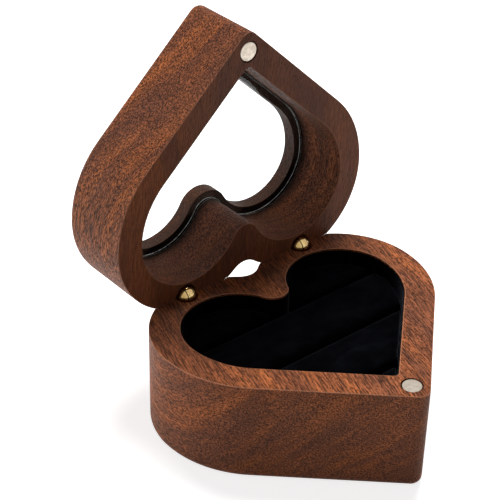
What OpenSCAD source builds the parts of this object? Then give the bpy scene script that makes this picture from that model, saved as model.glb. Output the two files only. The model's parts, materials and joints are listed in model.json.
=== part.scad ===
// Heart-shaped walnut ring box, shown open: a hollow base and a framed window lid on two
// barrel hinges, closed by a pair of magnets, with a slotted velvet insert in the base.
// Millimetres. +X runs along the hinge line, -Y points to the heart's tip, +Z is up.
// The origin is the middle of the base's bottom face.

/* [Heart outline] */
// Distance between the centres of the two lobes
lobe_spacing = 30.4; // [29:0.1:32]
// Radius of each lobe
lobe_r = 19.8; // [19:0.1:21]
// Radius of the flank that runs from a lobe into the straight side
flank_r = 25.3; // [22:0.1:32]
// Angle of each straight side from the centre line
side_angle = 46.9; // [44:0.1:50]
// Radius of the outer tip
tip_r = 2.6; // [1.5:0.1:3.5]
// Radius of the hollow between the lobes, outside
notch_r = 4.5; // [3:0.1:6]

/* [Base] */
// Height of the base
base_h = 24.6; // [22:0.1:32]
// Thickness of the base wall
base_wall = 6.9; // [6.2:0.1:7.6]
// Thickness of the floor under the insert
base_floor = 3.5; // [2:0.1:5]
// Radius of the cavity's tip
cavity_tip_r = 1.2; // [0.8:0.1:2]
// Radius of the cavity's hollow between the lobes
cavity_notch_r = 3.8; // [3:0.1:5]

/* [Lid] */
// Height of the lid
lid_h = 18.6; // [16:0.1:26]
// Thickness of the lid wall around the cavity
lid_wall = 6.3; // [5.9:0.1:7]
// Gap between the rim and the lid's face when closed
parting_gap = 0.1; // [0.06:0.01:0.3]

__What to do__
Reproduce each line verbatim.

__Task solution__
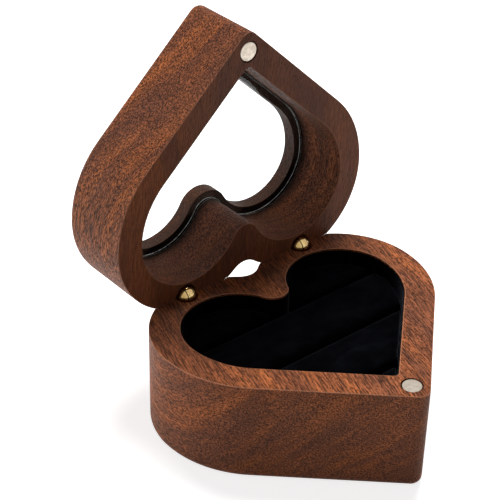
What OpenSCAD source builds the parts of this object? Then give the bpy scene script that makes this picture from that model, saved as model.glb. Output the two files only. The model's parts, materials and joints are listed in model.json.
=== part.scad ===
// Heart-shaped walnut ring box, shown open: a hollow base and a framed window lid on two
// barrel hinges, closed by a pair of magnets, with a slotted velvet insert in the base.
// Millimetres. +X runs along the hinge line, -Y points to the heart's tip, +Z is up.
// The origin is the middle of the base's bottom face.

/* [Heart outline] */
// Distance between the centres of the two lobes
lobe_spacing = 30.4; // [29:0.1:32]
// Radius of each lobe
lobe_r = 19.8; // [19:0.1:21]
// Radius of the flank that runs from a lobe into the straight side
flank_r = 25.3; // [22:0.1:32]
// Angle of each straight side from the centre line
side_angle = 46.9; // [44:0.1:50]
// Radius of the outer tip
tip_r = 2.6; // [1.5:0.1:3.5]
// Radius of the hollow between the lobes, outside
notch_r = 4.5; // [3:0.1:6]

/* [Base] */
// Height of the base
base_h = 24.6; // [22:0.1:32]
// Thickness of the base wall
base_wall = 6.9; // [6.2:0.1:7.6]
// Thickness of the floor under the insert
base_floor = 3.5; // [2:0.1:5]
// Radius of the cavity's tip
cavity_tip_r = 1.2; // [0.8:0.1:2]
// Radius of the cavity's hollow between the lobes
cavity_notch_r = 3.8; // [3:0.1:5]

/* [Lid] */
// Height of the lid
lid_h = 18.6; // [16:0.1:26]
// Thickness of the lid wall around the cavity
lid_wall = 6.3; // [5.9:0.1:7]
// Gap between the rim and the lid's face when closed
parting_gap = 0.1; // [0.06:0.01:0.3]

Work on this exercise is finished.